As an aside, median2() has an even argument that allows users to opt for the value just above or below the median if the length of the distribution is even. This has no effect if x contains any missing values: If the median can be determined in this case, it is equal to both values around it.

R details

The R implementation in naidem is more succinct than the pseudo-code, combining both partial algorithms into one. This plays into the strengths of R, but it does make the code look a little different from the above. Again, note that the pseudo-code uses zero-indexing but R uses one-indexing. This is why any(nna + 1L > half) checks for non-positive indices in general, not just for negative ones.

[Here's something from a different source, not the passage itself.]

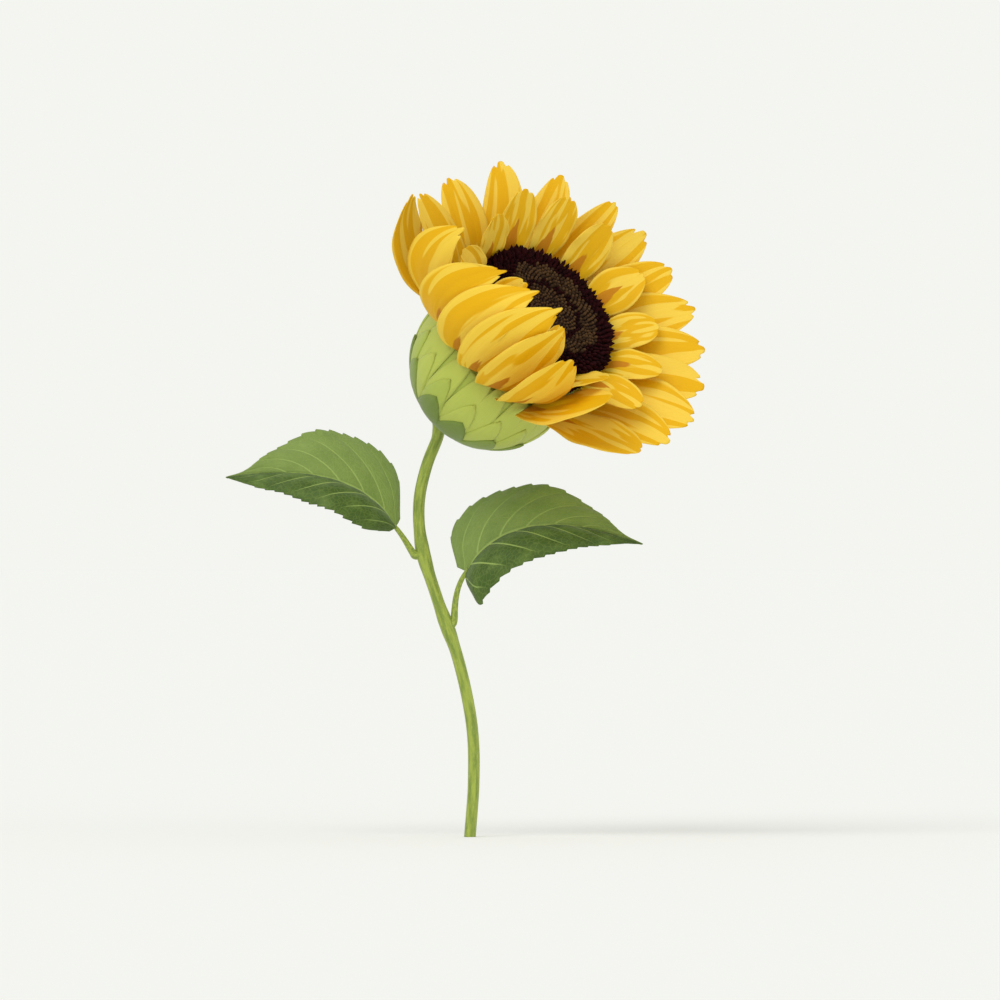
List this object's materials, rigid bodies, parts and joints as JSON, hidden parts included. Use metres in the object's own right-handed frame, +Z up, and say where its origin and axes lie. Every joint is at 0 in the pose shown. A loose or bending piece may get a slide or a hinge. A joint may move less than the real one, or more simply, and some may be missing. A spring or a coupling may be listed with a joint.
{
  "type": "sunflower plant",
  "caption": "Young sunflower plant: a thin curved stem, two stalked heart-shaped leaves and one large golden bloom tilted to the side.",
  "frame": {"origin": "centre of the stem's flat cut at ground level", "axes": "+Z up along the plant's height, front of the plant towards -Y, the bloom leans and faces towards +X and -Y"},
  "size_m": [0.3539, 0.1931, 0.4999],
  "materials": {
    "stem": "matt green skin with fine hairs",
    "cup": "matt pale green bracts with fine hairs",
    "disc": "rough, packed florets, maroon and brown",
    "petals": "smooth, softly ribbed golden yellow",
    "leaves": "matt green with raised veins, paler beneath"
  },
  "bodies": {
    "root": {"stem": "stem", "cup": "cup", "disc": "disc", "ray_outer_01": "petals", "ray_outer_02": "petals", "ray_outer_03": "petals", "ray_outer_04": "petals", "ray_outer_05": "petals", "ray_outer_06": "petals", "ray_outer_07": "petals", "ray_outer_08": "petals", "ray_outer_09": "petals", "ray_outer_10": "petals", "ray_outer_11": "petals", "ray_outer_12": "petals", "ray_outer_13": "petals", "ray_outer_14": "petals", "ray_outer_15": "petals", "ray_outer_16": "petals", "ray_outer_17": "petals", "ray_outer_18": "petals", "ray_outer_19": "petals", "ray_outer_20": "petals", "ray_outer_21": "petals", "ray_inner_01": "petals", "ray_inner_02": "petals", "ray_inner_03": "petals", "ray_inner_04": "petals", "ray_inner_05": "petals", "ray_inner_06": "petals", "ray_inner_07": "petals", "ray_inner_08": "petals", "ray_inner_09": "petals", "ray_inner_10": "petals", "ray_inner_11": "petals", "ray_inner_12": "petals", "ray_inner_13": "petals", "leaf_stalk_left": "stem", "leaf_stalk_right": "stem", "leaf_blade_left": "leaves", "leaf_blade_right": "leaves"}
  },
  "joints": []
}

The final condition is wrapped into isTRUE(all(.)), so that all() reduces two logical test results to one if the input has an even length. If any comparison between the possible median values returns either NA or FALSE, the isTRUE() wrapping returns FALSE and the function returns NA because the median cannot be determined with certainty.

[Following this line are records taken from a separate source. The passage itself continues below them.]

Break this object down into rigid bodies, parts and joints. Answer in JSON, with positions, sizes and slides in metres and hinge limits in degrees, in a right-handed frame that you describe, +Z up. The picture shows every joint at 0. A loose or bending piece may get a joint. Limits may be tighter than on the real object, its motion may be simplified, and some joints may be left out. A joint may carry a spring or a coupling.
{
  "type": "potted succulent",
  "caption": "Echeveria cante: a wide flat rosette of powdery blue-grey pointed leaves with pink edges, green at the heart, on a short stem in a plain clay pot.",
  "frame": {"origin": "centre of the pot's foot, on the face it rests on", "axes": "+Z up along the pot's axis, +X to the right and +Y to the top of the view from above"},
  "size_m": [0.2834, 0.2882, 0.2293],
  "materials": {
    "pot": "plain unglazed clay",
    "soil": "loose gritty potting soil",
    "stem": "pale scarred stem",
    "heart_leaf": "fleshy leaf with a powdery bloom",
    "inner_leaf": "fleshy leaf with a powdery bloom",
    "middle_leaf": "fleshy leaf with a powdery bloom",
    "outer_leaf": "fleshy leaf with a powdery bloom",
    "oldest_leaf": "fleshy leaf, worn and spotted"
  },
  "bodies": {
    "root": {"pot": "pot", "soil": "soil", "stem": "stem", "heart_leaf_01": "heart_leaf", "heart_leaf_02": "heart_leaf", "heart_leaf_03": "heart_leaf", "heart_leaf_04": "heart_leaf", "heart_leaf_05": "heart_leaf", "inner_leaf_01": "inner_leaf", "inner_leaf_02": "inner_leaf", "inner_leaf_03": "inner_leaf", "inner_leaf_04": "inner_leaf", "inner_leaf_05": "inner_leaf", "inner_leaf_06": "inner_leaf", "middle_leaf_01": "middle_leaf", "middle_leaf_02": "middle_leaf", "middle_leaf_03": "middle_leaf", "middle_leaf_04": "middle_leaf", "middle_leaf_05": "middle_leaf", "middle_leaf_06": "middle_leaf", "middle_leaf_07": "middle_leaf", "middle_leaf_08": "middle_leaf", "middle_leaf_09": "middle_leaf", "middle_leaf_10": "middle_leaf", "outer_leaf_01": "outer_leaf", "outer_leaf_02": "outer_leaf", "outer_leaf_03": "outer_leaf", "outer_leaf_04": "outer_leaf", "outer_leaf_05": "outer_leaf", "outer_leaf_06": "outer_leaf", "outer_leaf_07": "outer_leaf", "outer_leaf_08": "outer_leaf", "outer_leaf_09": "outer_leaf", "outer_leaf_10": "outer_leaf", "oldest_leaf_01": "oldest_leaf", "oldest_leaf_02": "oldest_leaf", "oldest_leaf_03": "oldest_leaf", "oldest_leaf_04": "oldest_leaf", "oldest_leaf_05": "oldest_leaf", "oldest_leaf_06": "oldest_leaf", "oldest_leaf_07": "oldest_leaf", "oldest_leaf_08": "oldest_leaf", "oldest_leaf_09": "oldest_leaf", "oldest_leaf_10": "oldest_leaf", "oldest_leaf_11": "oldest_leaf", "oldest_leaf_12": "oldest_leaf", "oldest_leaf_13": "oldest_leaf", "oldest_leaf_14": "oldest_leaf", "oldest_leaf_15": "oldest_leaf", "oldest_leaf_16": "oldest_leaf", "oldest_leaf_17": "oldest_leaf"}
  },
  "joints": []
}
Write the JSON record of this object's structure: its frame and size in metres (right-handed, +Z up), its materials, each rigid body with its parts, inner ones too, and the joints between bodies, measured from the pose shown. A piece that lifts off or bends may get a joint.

isTRUE() will only return TRUE if both comparisons do. Recall that the half object is either length 1 (the index of the median of an odd-length distribution) or 2 (the indices of the two values right above and below the median of an even-length distribution). If the median can be determined in the even-length scenario, it is equal to both values around it. This is why the function returns x[half[1L]], i.e., the first of these two values. For an odd-length distribution, the index is redundant because half[1L] equals half. Thus, x[half[1L]] is the correct return value in both cases in which the median can be determined.